Bildquelle: cruyff-foundation.org
Auch wenn bereits zahlreiche Cruyff Courts existieren, gibt es noch sehr viel zu tun. Laut eigenen Angaben befindet sich die Organisation in der Expansionsphase und will ihren Fokus auf eine größere Anzahl von Ländern legen. Unterstützung findet sie unter anderem von der FC Barcelona Foundation – der Stiftung des FC Barcelona, welche primär für Wohltätigkeitszwecke verantwortlich ist. Auch Einzelpersonen fördern das Projekt, darunter Hristo Stoichkov, welcher als Spieler unter die Zeit Johan Cruyffs fiel. Für die getane Arbeit und das überzeugende Konzept erhielt die Cruyff Foundation im Jahr 2013 den UEFA Charity Award.
Die 14 Regeln des Johan Cruyff
An jedem der Cruyff Courts befindet sich ein Schild, welches 14 Regeln abbildet. Die Einhaltung dieser Regeln soll dem Einzelnen helfen, sich in allen Aspekten des Fußballspiels zu verbessern. Ferner soll aber auch eine ruhige und gelassene Atmosphäre geschaffen werden, in der sich jedes Kind wohlfühlt. Die Regeln (teilweise auch nur Stichpunkte) lauten:
- Teamplay: Um Dinge zu erreichen, muss man sie gemeinsam angehen.
- Verantwortung: Kümmere dich um die Dinge, als ob es deine eigenen wären.
- Respekt: Respektiert euch gegenseitig.
- Integration: Beziehe andere in deine Aktionen mit ein.
- Initiative: Habe den Mut, etwas Neues auszuprobieren.
- Coaching: Helft euch gegenseitig innerhalb der Mannschaft.
- Persönlichkeit: Sei du selbst.
- Soziale Beteiligung: Eine Notwendigkeit im Sport, und umso mehr im Leben.
- Technik: Die Grundlagen.
- Taktik: Wisse, was du tun sollst.
- Entwicklung: Sport entwickelt deinen Körper und deine Seele weiter.
- Lernen: Versuche, jeden Tag etwas Neues zu lernen.
- Zusammenspiel: Ein essenzieller Teil des Sports.
- Kreativität: Die Schönheit des Sports.
Bildquelle: cruyff-foundation.org
Modifiziert man diese Regeln entsprechend, erhalten sie Gültigkeit für jede Art des gesellschaftlichen Miteinanders.
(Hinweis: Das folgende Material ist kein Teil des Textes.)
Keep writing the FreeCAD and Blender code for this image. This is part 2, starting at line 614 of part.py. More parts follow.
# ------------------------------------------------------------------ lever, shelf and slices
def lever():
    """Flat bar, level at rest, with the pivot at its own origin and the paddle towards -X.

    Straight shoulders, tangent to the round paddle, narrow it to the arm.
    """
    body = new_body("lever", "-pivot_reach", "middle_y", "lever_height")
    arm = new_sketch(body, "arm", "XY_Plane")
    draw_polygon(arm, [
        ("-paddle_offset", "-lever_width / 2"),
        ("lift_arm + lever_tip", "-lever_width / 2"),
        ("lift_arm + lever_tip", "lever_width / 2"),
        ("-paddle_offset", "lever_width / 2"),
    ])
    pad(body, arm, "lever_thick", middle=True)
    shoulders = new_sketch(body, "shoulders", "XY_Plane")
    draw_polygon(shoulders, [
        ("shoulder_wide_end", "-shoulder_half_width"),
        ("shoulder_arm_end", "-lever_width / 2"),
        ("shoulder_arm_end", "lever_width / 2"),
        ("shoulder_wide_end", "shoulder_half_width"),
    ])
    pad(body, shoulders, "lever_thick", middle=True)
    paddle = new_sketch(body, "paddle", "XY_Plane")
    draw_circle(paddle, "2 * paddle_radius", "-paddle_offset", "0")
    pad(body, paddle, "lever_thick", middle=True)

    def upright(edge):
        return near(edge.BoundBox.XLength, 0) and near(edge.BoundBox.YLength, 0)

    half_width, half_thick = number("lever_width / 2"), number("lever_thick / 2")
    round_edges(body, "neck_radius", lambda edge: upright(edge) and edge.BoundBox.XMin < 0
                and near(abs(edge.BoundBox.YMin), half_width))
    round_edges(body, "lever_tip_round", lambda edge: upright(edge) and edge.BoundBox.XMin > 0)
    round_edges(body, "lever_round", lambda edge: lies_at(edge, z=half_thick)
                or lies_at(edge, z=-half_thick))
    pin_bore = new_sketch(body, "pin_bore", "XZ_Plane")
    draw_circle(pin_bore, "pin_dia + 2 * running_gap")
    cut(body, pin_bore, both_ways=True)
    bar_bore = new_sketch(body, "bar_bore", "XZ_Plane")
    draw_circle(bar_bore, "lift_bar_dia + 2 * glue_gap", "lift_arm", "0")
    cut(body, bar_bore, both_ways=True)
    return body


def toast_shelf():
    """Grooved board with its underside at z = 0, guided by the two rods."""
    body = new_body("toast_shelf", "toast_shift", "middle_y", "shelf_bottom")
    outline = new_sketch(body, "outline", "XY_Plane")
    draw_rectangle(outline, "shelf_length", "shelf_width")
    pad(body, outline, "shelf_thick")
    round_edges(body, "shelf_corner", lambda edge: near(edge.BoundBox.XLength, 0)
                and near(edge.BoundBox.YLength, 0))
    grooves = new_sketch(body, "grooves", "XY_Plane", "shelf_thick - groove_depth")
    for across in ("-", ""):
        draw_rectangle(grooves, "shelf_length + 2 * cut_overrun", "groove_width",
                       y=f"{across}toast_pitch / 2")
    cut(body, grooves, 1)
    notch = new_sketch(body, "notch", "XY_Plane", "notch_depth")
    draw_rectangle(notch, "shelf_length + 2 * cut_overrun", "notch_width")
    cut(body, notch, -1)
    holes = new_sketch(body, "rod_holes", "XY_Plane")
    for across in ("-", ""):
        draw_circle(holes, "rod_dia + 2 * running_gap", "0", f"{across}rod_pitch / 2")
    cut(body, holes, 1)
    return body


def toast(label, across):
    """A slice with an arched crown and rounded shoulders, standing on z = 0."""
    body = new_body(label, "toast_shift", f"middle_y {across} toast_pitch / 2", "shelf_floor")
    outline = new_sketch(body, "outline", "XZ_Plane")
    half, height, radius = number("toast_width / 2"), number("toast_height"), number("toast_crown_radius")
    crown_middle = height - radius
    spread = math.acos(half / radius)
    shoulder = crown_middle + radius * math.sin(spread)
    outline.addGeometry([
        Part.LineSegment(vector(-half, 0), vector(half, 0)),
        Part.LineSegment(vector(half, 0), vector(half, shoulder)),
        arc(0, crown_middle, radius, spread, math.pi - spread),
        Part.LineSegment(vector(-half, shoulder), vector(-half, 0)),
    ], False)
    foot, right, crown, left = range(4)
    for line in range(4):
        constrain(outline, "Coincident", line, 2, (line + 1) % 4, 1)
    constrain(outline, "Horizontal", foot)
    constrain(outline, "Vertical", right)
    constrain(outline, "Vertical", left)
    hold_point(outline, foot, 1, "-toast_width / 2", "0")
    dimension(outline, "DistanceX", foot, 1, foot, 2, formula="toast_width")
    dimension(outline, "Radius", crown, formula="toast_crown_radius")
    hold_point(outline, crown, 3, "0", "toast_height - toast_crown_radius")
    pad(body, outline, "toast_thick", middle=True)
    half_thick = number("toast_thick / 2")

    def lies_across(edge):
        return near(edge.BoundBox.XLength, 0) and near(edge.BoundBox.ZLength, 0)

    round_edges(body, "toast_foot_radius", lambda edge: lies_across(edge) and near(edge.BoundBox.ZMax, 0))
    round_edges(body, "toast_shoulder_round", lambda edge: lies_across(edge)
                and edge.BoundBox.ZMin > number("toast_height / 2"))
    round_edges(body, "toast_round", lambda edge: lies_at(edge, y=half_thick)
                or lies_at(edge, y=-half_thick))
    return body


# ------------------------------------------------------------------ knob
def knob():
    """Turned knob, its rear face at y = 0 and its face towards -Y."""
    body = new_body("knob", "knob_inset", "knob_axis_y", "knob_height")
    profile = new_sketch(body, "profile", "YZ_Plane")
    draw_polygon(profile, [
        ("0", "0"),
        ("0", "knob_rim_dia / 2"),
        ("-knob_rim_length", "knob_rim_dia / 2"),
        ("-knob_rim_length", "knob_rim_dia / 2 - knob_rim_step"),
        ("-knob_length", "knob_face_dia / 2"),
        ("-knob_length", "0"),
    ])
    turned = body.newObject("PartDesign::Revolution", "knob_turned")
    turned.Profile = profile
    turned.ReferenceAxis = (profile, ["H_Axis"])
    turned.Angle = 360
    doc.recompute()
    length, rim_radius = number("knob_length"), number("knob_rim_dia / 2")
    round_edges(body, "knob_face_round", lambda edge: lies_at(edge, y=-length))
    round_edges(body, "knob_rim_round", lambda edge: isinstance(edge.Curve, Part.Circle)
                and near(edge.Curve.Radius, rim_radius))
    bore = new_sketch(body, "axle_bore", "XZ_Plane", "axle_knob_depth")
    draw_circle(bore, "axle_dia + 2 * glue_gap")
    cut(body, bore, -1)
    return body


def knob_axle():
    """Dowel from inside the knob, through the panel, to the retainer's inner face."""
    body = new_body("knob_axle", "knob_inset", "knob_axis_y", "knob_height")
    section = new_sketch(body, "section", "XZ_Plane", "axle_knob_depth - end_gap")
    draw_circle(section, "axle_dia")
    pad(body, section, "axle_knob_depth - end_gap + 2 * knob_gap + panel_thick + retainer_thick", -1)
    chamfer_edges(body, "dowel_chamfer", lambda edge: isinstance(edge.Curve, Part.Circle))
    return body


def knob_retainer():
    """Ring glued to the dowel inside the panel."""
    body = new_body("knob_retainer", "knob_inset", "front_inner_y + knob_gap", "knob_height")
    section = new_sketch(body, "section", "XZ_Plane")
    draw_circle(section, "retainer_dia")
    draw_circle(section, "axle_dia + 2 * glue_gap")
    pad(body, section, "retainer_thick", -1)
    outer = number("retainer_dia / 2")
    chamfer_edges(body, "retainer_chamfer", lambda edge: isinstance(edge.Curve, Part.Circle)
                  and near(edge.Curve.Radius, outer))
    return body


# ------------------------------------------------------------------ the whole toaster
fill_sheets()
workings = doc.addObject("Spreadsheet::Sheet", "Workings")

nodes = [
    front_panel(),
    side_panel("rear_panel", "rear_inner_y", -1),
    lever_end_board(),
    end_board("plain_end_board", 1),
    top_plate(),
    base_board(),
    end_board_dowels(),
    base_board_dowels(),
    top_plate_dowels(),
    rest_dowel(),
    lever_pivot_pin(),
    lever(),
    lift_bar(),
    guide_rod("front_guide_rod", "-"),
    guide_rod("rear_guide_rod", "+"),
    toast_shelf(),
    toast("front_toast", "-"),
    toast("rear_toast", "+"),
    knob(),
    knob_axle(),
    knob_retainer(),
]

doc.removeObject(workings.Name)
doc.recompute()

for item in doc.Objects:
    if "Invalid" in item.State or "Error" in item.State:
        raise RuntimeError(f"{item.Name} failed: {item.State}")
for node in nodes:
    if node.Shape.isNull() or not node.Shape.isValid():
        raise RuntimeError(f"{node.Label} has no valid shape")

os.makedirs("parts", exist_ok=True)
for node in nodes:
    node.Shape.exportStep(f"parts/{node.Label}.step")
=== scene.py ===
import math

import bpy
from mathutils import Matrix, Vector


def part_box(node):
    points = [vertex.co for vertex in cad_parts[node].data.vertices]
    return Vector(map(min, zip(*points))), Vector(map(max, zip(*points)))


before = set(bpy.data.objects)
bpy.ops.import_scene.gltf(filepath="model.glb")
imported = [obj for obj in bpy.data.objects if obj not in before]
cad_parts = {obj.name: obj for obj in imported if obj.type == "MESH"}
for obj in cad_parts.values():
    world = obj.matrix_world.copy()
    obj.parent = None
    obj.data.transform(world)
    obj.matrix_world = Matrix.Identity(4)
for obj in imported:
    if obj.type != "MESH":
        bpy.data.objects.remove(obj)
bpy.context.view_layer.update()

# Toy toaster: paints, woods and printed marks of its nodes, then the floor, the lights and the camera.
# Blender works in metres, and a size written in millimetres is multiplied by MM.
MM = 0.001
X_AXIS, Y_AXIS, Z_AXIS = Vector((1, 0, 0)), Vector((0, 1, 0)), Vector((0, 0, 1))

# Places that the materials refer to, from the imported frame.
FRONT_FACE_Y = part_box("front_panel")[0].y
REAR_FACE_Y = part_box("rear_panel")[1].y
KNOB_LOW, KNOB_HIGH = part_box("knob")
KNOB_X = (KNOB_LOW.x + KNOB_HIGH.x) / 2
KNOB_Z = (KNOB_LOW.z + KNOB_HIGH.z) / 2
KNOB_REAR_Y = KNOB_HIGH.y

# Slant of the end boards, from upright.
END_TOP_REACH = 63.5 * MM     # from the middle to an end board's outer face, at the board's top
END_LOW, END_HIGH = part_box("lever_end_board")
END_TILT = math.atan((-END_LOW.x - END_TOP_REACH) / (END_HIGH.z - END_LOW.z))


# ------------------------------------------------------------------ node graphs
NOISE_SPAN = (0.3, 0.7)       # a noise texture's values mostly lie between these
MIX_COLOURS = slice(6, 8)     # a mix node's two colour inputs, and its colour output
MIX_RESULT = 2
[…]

Selbst Unternehmen könnten diese Worte implementieren. Natürlich handelt es sich hier nicht um Eigenerfindungen von Johan Cruyff; die Wichtigkeit von Respekt, Entwicklung etc. ist allgemein bekannt. Dennoch ist jeder Gedanke zu diesem Thema sinnvoll, vor allem für Kinder, die ihre Persönlichkeit erst noch finden werden und müssen. Ohne Zweifel wäre es wünschenswert, wenn einer dieser Gedanken eine wichtige Rolle dabei spielt.
Insgesamt erfreut es uns als Außenstehende, die Entwicklung dieses Projekts zu beobachten. Und umso größer wird die Freude, stellt man sich die Kinder in Brasilien, Malaysien oder einem anderen Schwellen- oder Entwicklungsland vor, wie sie erstmals in ihrem Leben die Möglichkeit bekommen, an einem sauberen und voll ausgestatteten Ort zusammen Fußball zu spielen!